The Toxic Avenger

ACTION; 1hr 42min

STARRING: Peter Dinklage, Kevin Bacon, Elijah Wood, Jacob Tremblay, Luisa Guerreiro


Rough justice: Toxie

St Roma’s Village — St Roma, as in Troma Entertainment, birthplace of Toxicity — is hell on earth, with the rabidly corrupt chemical corporation BTH poisoning and polluting everything in sight. Writer-director Macon Blair (I Don’t Feel at Home in This World Anymore) goes to town and back on this gloomscape in his remake of Troma’s 1984 Avenger original, with a frenetic mood board for its OTT archetypes to play on and a conquering anti-hero every underdog can root for.

 

That outcast lionheart would be BTH janitor Winston Gooze (a commendably serious Dinklage).

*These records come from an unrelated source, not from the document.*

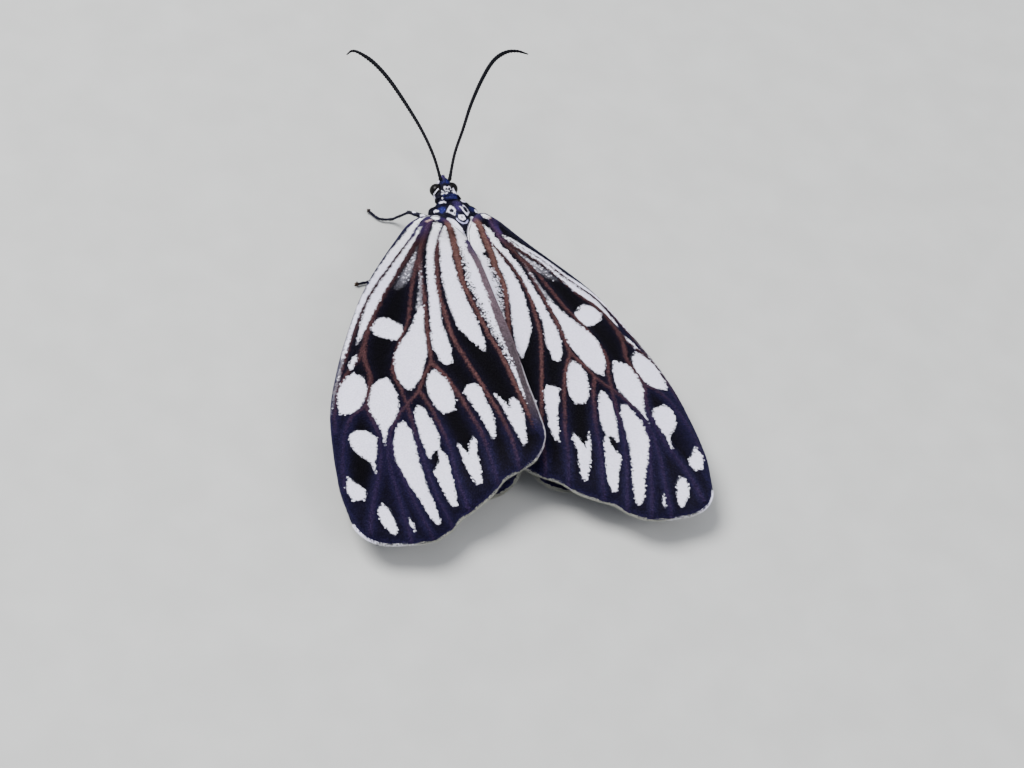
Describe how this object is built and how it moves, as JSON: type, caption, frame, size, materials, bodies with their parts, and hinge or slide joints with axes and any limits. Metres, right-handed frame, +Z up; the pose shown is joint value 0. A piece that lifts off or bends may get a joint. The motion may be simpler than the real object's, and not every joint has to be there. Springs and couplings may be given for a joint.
{
  "type": "moth",
  "caption": "Day-flying burnet moth at rest, life size: striped wings held as a low roof over the body, feelers forward, standing on the feet of its legs.",
  "frame": {"origin": "on the floor, under the middle of the moth's box seen from above", "axes": "+Y towards the head and feelers, +Z up, the moth's left side at -X"},
  "size_m": [0.0278, 0.0442, 0.007],
  "materials": {
    "wing_scales": "matt overlapping scales, black and violet-brown with white streaks",
    "hindwing_scales": "matt overlapping scales, whitish with dark veins and border",
    "blue_black_cuticle": "metallic blue-black scales with white spots",
    "eye": "glossy black facets",
    "abdomen_scales": "blue-black scaled rings with pale sides",
    "antenna": "black, with a blue sheen",
    "leg_cuticle": "black with scattered white scales"
  },
  "bodies": {
    "root": {"forewing_left": "wing_scales", "forewing_right": "wing_scales", "hindwing_left": "hindwing_scales", "hindwing_right": "hindwing_scales", "head": "blue_black_cuticle", "collar": "blue_black_cuticle", "thorax": "blue_black_cuticle", "tegula_left": "blue_black_cuticle", "tegula_right": "blue_black_cuticle", "eye_left": "eye", "eye_right": "eye", "abdomen": "abdomen_scales", "antenna_left": "antenna", "antenna_right": "antenna", "palp_left": "leg_cuticle", "palp_right": "leg_cuticle", "proboscis": "leg_cuticle", "foreleg_left_femur": "leg_cuticle", "foreleg_left_tibia": "leg_cuticle", "foreleg_left_tarsus": "leg_cuticle", "foreleg_right_femur": "leg_cuticle", "foreleg_right_tibia": "leg_cuticle", "foreleg_right_tarsus": "leg_cuticle", "midleg_left_femur": "leg_cuticle", "midleg_left_tibia": "leg_cuticle", "midleg_left_tarsus": "leg_cuticle", "midleg_right_femur": "leg_cuticle", "midleg_right_tibia": "leg_cuticle", "midleg_right_tarsus": "leg_cuticle", "hindleg_left_femur": "leg_cuticle", "hindleg_left_tibia": "leg_cuticle", "hindleg_left_tarsus": "leg_cuticle", "hindleg_right_femur": "leg_cuticle", "hindleg_right_tibia": "leg_cuticle", "hindleg_right_tarsus": "leg_cuticle"}
  },
  "joints": []
}
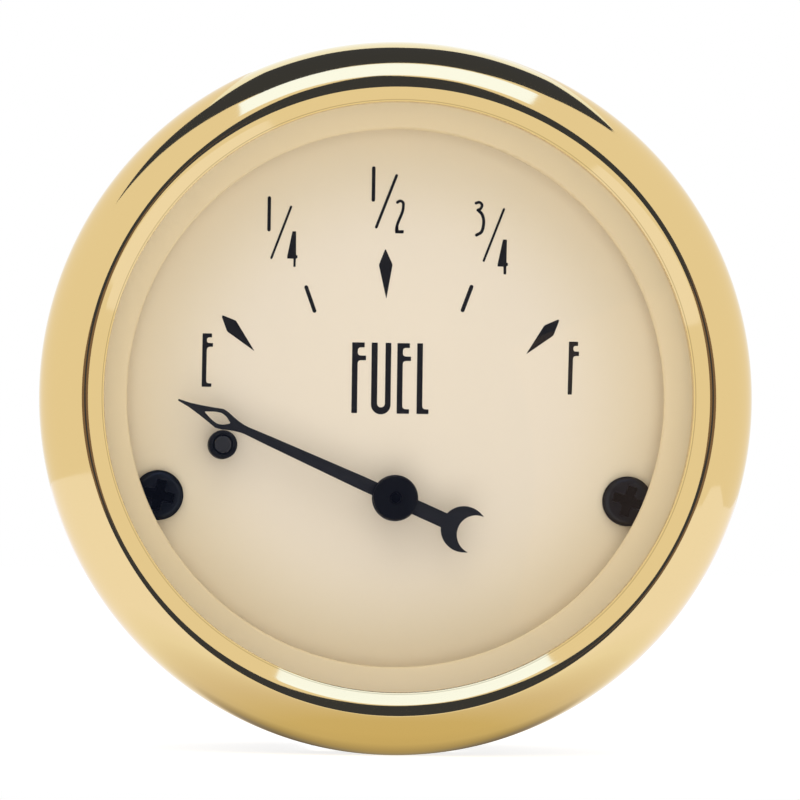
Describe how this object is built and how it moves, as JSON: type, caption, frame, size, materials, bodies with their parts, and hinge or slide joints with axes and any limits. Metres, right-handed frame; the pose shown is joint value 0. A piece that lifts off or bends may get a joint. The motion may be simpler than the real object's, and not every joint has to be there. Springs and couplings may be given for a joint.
{
  "type": "fuel gauge",
  "caption": "Round panel-mount fuel gauge with a brass bezel, flat glass, cream dial, swinging pointer, rear terminals, push-in lamp and a U-shaped clamp.",
  "frame": {"origin": "centre of the case barrel in the plane where the bezel bears on the panel", "axes": "+Y along the case axis towards the back of the instrument, so that the dial faces -Y; +Z towards 12 o'clock on the dial; +X to the right of someone who looks at the dial"},
  "size_m": [0.057, 0.0572, 0.057],
  "materials": {
    "polished_brass": "polished, lacquered",
    "glass": "clear, polished",
    "rubber": "matt",
    "champagne_ring": "satin gold paint",
    "dial_enamel": "satin cream enamel",
    "black_steel": "black oxide",
    "steel": "bright steel",
    "pointer_black": "satin black paint",
    "magnet": "sintered",
    "brass": "turned",
    "nylon": "moulded",
    "copper_wire": "enamelled wire",
    "board": "lacquered board",
    "ceramic": "glazed",
    "case_paint": "satin black enamel",
    "fibre": "vulcanised fibre",
    "zinc_steel": "zinc plated",
    "black_plastic": "moulded",
    "lamp_glass": "clear"
  },
  "bodies": {
    "case": {"bezel": "polished_brass", "lens": "glass", "lens_gasket": "rubber", "trim_ring": "champagne_ring", "dial_plate": "dial_enamel", "dial_screws": "black_steel", "stop_peg": "steel", "peg_sleeve": "rubber", "front_bearing": "brass", "rear_bearing": "brass", "former_front": "nylon", "former_rear": "nylon", "inner_coil": "copper_wire", "outer_coil": "copper_wire", "former_screws": "steel", "shield_can": "steel", "movement_frame": "brass", "dial_pillars": "brass", "board_standoffs": "brass", "circuit_board": "board", "ballast_resistor": "ceramic", "case_can": "case_paint", "case_flange": "case_paint", "terminal_studs": "brass", "inner_insulators": "fibre", "outer_insulators": "fibre", "terminal_washers": "steel", "terminal_lock_washers": "steel", "terminal_nuts": "brass", "clamp_studs": "steel"},
    "pointer_arm": {"pointer": "pointer_black", "pointer_hub": "pointer_black", "spindle": "steel", "rotor_magnet": "magnet"},
    "clamp": {"clamp_bracket": "zinc_steel", "clamp_lock_washers": "steel", "clamp_nuts": "zinc_steel"},
    "lamp": {"lamp_holder": "black_plastic", "lamp_contacts": "brass", "lamp_bulb": "lamp_glass"}
  },
  "joints": [
    {"name": "pointer_swing", "type": "hinge", "parent": "case", "child": "pointer_arm", "pos_m": [0, 0, -0.008], "axis": [0, 1, 0], "range_deg": [0, 132]},
    {"name": "clamp_slide", "type": "slide", "parent": "case", "child": "clamp", "axis": [0, 1, 0], "range_m": [-0.0042, 0.01]},
    {"name": "lamp_pull", "type": "slide", "parent": "case", "child": "lamp", "axis": [0, 1, 0], "range_m": [0, 0.024]}
  ]
}
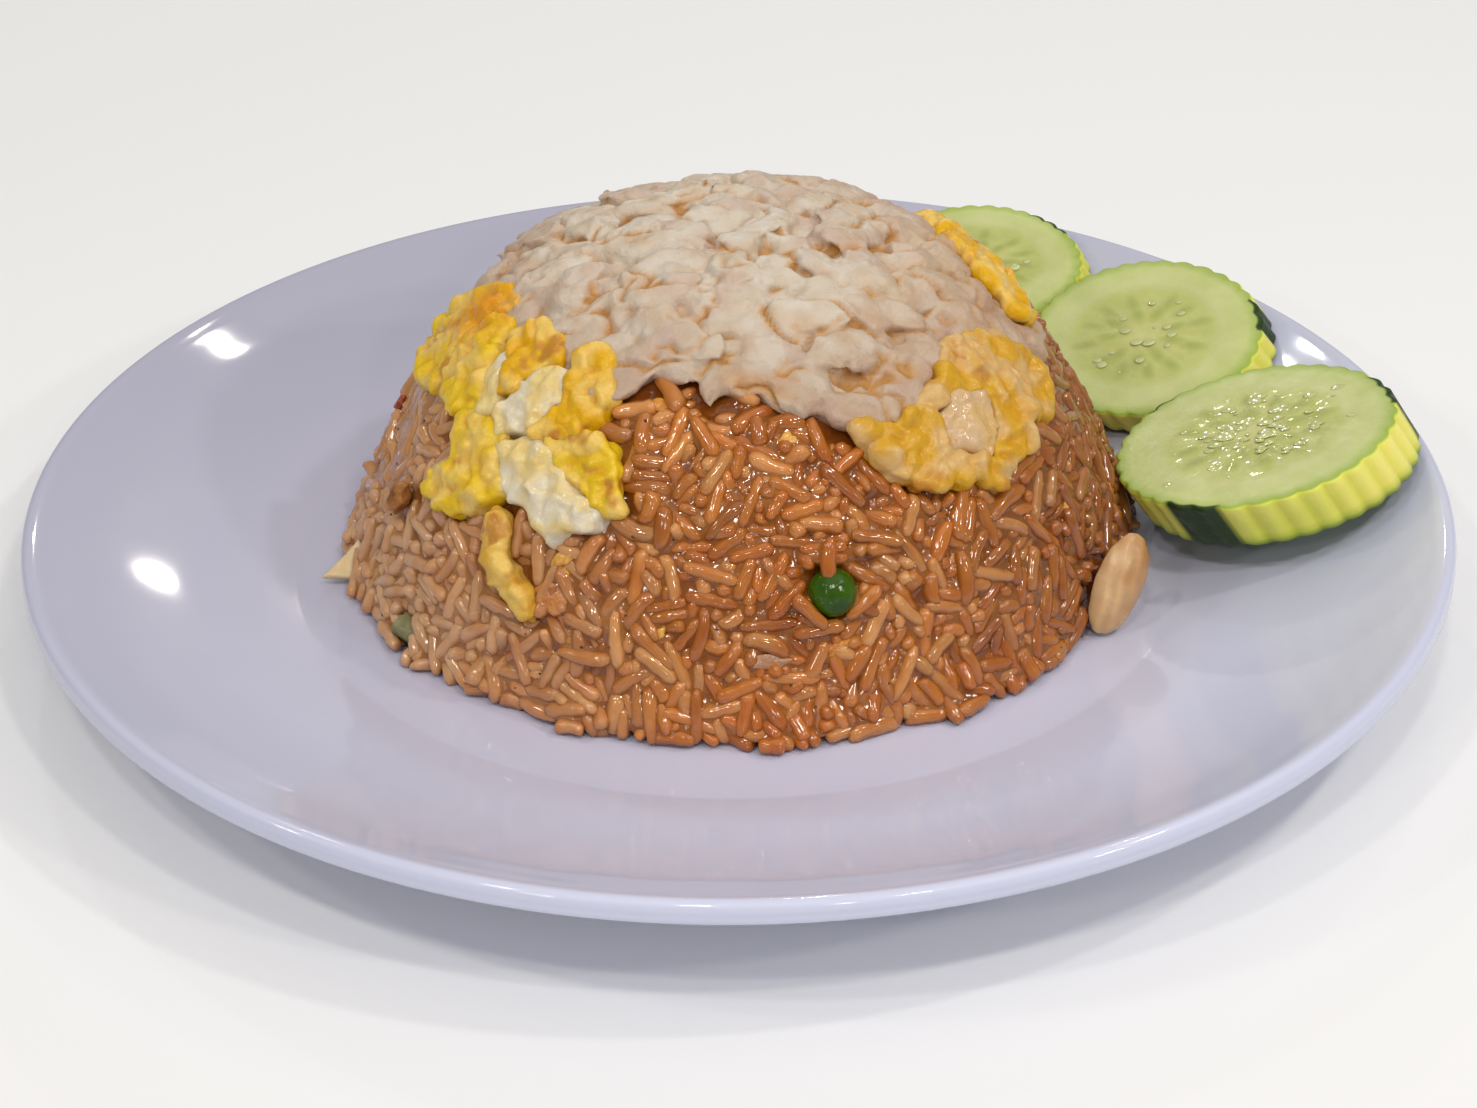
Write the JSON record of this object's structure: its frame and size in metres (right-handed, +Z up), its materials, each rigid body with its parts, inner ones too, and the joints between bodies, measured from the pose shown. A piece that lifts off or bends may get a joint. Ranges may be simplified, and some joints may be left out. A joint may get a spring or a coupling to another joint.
{
  "type": "fried rice plate",
  "caption": "Bowl-moulded crab fried rice with flaked crab and egg on top, on a round coupe plate with fluted cucumber slices.",
  "frame": {"origin": "centre of the plate's foot, on the table", "axes": "+Z up through the plate, -Y towards the diner, +X to the diner's right, where the cucumber lies"},
  "size_m": [0.254, 0.254, 0.0672],
  "materials": {
    "plate": "glossy white melamine",
    "rice": "moist soy-browned rice grains with an oily sheen",
    "crab": "moist flaked crab meat",
    "egg": "soft scrambled egg yolk curds",
    "egg_white": "soft set egg white",
    "cucumber": "wet cut cucumber flesh with strips of dark skin",
    "pea": "glossy cooked green pea",
    "onion": "translucent cooked onion",
    "scallion": "soft cooked scallion",
    "garlic": "fried brown garlic"
  },
  "bodies": {
    "root": {"plate": "plate", "rice_mound": "rice", "crab_topping": "crab", "egg_left_shoulder": "egg", "egg_left_edge": "egg", "egg_left_top": "egg", "egg_left_upper": "egg", "egg_left_lower": "egg", "egg_left_corner": "egg", "egg_right": "egg", "egg_back_right": "egg", "egg_strand": "egg", "egg_white_left_upper": "egg_white", "egg_white_left_sliver": "egg_white", "egg_white_left_lower": "egg_white", "egg_white_right": "egg_white", "egg_white_scrap": "egg_white", "cucumber_slice_back": "cucumber", "cucumber_slice_middle": "cucumber", "cucumber_slice_front": "cucumber", "pea": "pea", "onion_petal": "onion", "scallion_ring": "scallion", "fried_garlic_chip": "garlic"}
  },
  "joints": []
}
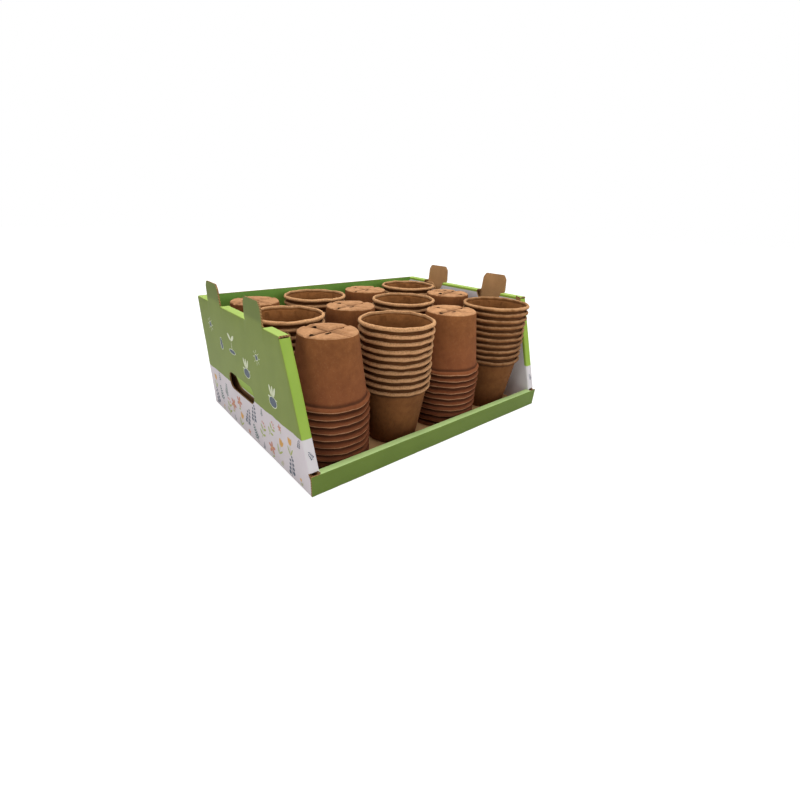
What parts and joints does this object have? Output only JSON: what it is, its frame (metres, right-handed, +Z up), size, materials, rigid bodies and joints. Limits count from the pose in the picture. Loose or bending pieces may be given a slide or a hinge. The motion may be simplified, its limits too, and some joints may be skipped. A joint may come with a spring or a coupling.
{
  "type": "tray of nursery pots",
  "caption": "Moulded-fibre plant pots nested in upright and inverted stacks in a folded cardboard display tray with a low front lip, hand holes and stacking tabs.",
  "frame": {"origin": "middle of the tray's footprint, on the surface that it stands on", "axes": "+X along the front lip to the right, +Y to the back panel, +Z up"},
  "size_m": [0.4, 0.29, 0.182],
  "materials": {
    "printed_board": "satin printed liner, green above and white below, kraft inside",
    "kraft_board": "bare kraft",
    "pot_fibre": "matt moulded fibre"
  },
  "bodies": {
    "tray": {"base_panel": "kraft_board", "back_panel": "printed_board", "left_outer_panel": "printed_board", "left_inner_panel": "printed_board", "left_front_edge_strip": "printed_board", "left_rear_corner_flap": "kraft_board", "left_front_corner_flap": "kraft_board", "left_front_top_strip": "printed_board", "left_middle_top_strip": "printed_board", "left_rear_top_strip": "printed_board", "right_outer_panel": "printed_board", "right_inner_panel": "printed_board", "right_front_edge_strip": "printed_board", "right_rear_corner_flap": "kraft_board", "right_front_corner_flap": "kraft_board", "right_front_top_strip": "printed_board", "right_middle_top_strip": "printed_board", "right_rear_top_strip": "printed_board", "lip_outer_panel": "printed_board", "lip_top_strip": "printed_board", "lip_inner_panel": "kraft_board"},
    "stack_front_1": {"nested_pots_front_1": "pot_fibre"},
    "pot_front_1": {"top_pot_front_1": "pot_fibre"},
    "stack_front_2": {"nested_pots_front_2": "pot_fibre"},
    "pot_front_2": {"top_pot_front_2": "pot_fibre"},
    "stack_front_3": {"nested_pots_front_3": "pot_fibre"},
    "pot_front_3": {"top_pot_front_3": "pot_fibre"},
    "stack_front_4": {"nested_pots_front_4": "pot_fibre"},
    "pot_front_4": {"top_pot_front_4": "pot_fibre"},
    "stack_middle_1": {"nested_pots_middle_1": "pot_fibre"},
    "pot_middle_1": {"top_pot_middle_1": "pot_fibre"},
    "stack_middle_2": {"nested_pots_middle_2": "pot_fibre"},
    "pot_middle_2": {"top_pot_middle_2": "pot_fibre"},
    "stack_middle_3": {"nested_pots_middle_3": "pot_fibre"},
    "pot_middle_3": {"top_pot_middle_3": "pot_fibre"},
    "stack_middle_4": {"nested_pots_middle_4": "pot_fibre"},
    "pot_middle_4": {"top_pot_middle_4": "pot_fibre"},
    "stack_back_1": {"nested_pots_back_1": "pot_fibre"},
    "pot_back_1": {"top_pot_back_1": "pot_fibre"},
    "stack_back_2": {"nested_pots_back_2": "pot_fibre"},
    "pot_back_2": {"top_pot_back_2": "pot_fibre"},
    "stack_back_3": {"nested_pots_back_3": "pot_fibre"},
    "pot_back_3": {"top_pot_back_3": "pot_fibre"},
    "stack_back_4": {"nested_pots_back_4": "pot_fibre"},
    "pot_back_4": {"top_pot_back_4": "pot_fibre"}
  },
  "joints": [
    {"name": "lift_stack_front_1", "type": "slide", "parent": "tray", "child": "stack_front_1", "axis": [0, 0, 1], "range_m": [0, 0.18]},
    {"name": "lift_pot_front_1", "type": "slide", "parent": "stack_front_1", "child": "pot_front_1", "axis": [0, 0, 1], "range_m": [0, 0.09]},
    {"name": "lift_stack_front_2", "type": "slide", "parent": "tray", "child": "stack_front_2", "axis": [0, 0, 1], "range_m": [0, 0.18]},
    {"name": "lift_pot_front_2", "type": "slide", "parent": "stack_front_2", "child": "pot_front_2", "axis": [0, 0, 1], "range_m": [0, 0.09]},
    {"name": "lift_stack_front_3", "type": "slide", "parent": "tray", "child": "stack_front_3", "axis": [0, 0, 1], "range_m": [0, 0.18]},
    {"name": "lift_pot_front_3", "type": "slide", "parent": "stack_front_3", "child": "pot_front_3", "axis": [0, 0, 1], "range_m": [0, 0.09]},
    {"name": "lift_stack_front_4", "type": "slide", "parent": "tray", "child": "stack_front_4", "axis": [0, 0, 1], "range_m": [0, 0.18]},
    {"name": "lift_pot_front_4", "type": "slide", "parent": "stack_front_4", "child": "pot_front_4", "axis": [0, 0, 1], "range_m": [0, 0.09]},
    {"name": "lift_stack_middle_1", "type": "slide", "parent": "tray", "child": "stack_middle_1", "axis": [0, 0, 1], "range_m": [0, 0.18]},
    {"name": "lift_pot_middle_1", "type": "slide", "parent": "stack_middle_1", "child": "pot_middle_1", "axis": [0, 0, 1], "range_m": [0, 0.09]},
    {"name": "lift_stack_middle_2", "type": "slide", "parent": "tray", "child": "stack_middle_2", "axis": [0, 0, 1], "range_m": [0, 0.18]},
    {"name": "lift_pot_middle_2", "type": "slide", "parent": "stack_middle_2", "child": "pot_middle_2", "axis": [0, 0, 1], "range_m": [0, 0.09]},
    {"name": "lift_stack_middle_3", "type": "slide", "parent": "tray", "child": "stack_middle_3", "axis": [0, 0, 1], "range_m": [0, 0.18]},
    {"name": "lift_pot_middle_3", "type": "slide", "parent": "stack_middle_3", "child": "pot_middle_3", "axis": [0, 0, 1], "range_m": [0, 0.09]},
    {"name": "lift_stack_middle_4", "type": "slide", "parent": "tray", "child": "stack_middle_4", "axis": [0, 0, 1], "range_m": [0, 0.18]},
    {"name": "lift_pot_middle_4", "type": "slide", "parent": "stack_middle_4", "child": "pot_middle_4", "axis": [0, 0, 1], "range_m": [0, 0.09]},
    {"name": "lift_stack_back_1", "type": "slide", "parent": "tray", "child": "stack_back_1", "axis": [0, 0, 1], "range_m": [0, 0.18]},
    {"name": "lift_pot_back_1", "type": "slide", "parent": "stack_back_1", "child": "pot_back_1", "axis": [0, 0, 1], "range_m": [0, 0.09]},
    {"name": "lift_stack_back_2", "type": "slide", "parent": "tray", "child": "stack_back_2", "axis": [0, 0, 1], "range_m": [0, 0.18]},
    {"name": "lift_pot_back_2", "type": "slide", "parent": "stack_back_2", "child": "pot_back_2", "axis": [0, 0, 1], "range_m": [0, 0.09]},
    {"name": "lift_stack_back_3", "type": "slide", "parent": "tray", "child": "stack_back_3", "axis": [0, 0, 1], "range_m": [0, 0.18]},
    {"name": "lift_pot_back_3", "type": "slide", "parent": "stack_back_3", "child": "pot_back_3", "axis": [0, 0, 1], "range_m": [0, 0.09]},
    {"name": "lift_stack_back_4", "type": "slide", "parent": "tray", "child": "stack_back_4", "axis": [0, 0, 1], "range_m": [0, 0.18]},
    {"name": "lift_pot_back_4", "type": "slide", "parent": "stack_back_4", "child": "pot_back_4", "axis": [0, 0, 1], "range_m": [0, 0.09]}
  ]
}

As a widower with a sad young son (Tremblay), a terminal brain disease that has left him with 12 months to live, zero funds in the bank and insufficient company health cover for the exorbitant drugs that might have helped his tragic case, Mr Gooze has every card in the deck stacked against him.

 

After a direct appeal to diabolical BTH CEO Bob Garbinger (Bacon, loving every loony minute), washes up as an abject failure, Winston, in what has to be the worst night of his miserable life, is dunked into a vat of toxic waste, emerging grotesquely mutated. Voiced by Dinklage, embodied by Guerreiro, Toxie, as the media gleefully dubs him, is a bulbous, gelatinous, lime-tinted freak. He bleeds electric-blue gunk but on the upside is unkillable, which comes in handy with BTH goons (keep your eyes peeled for an unrecognisable Wood) hot on his rubbery heels.

 

Yet despite the deranged ultra-violence that Toxie and his radioactive mop inflict on BTH malfeasants, the well-meaning everyman beneath the misshapen face just wants to set matters right. To that noble end, his climactic duel is retribution on steroids — strong meat for the squeamish, but never a dull moment for everybody else.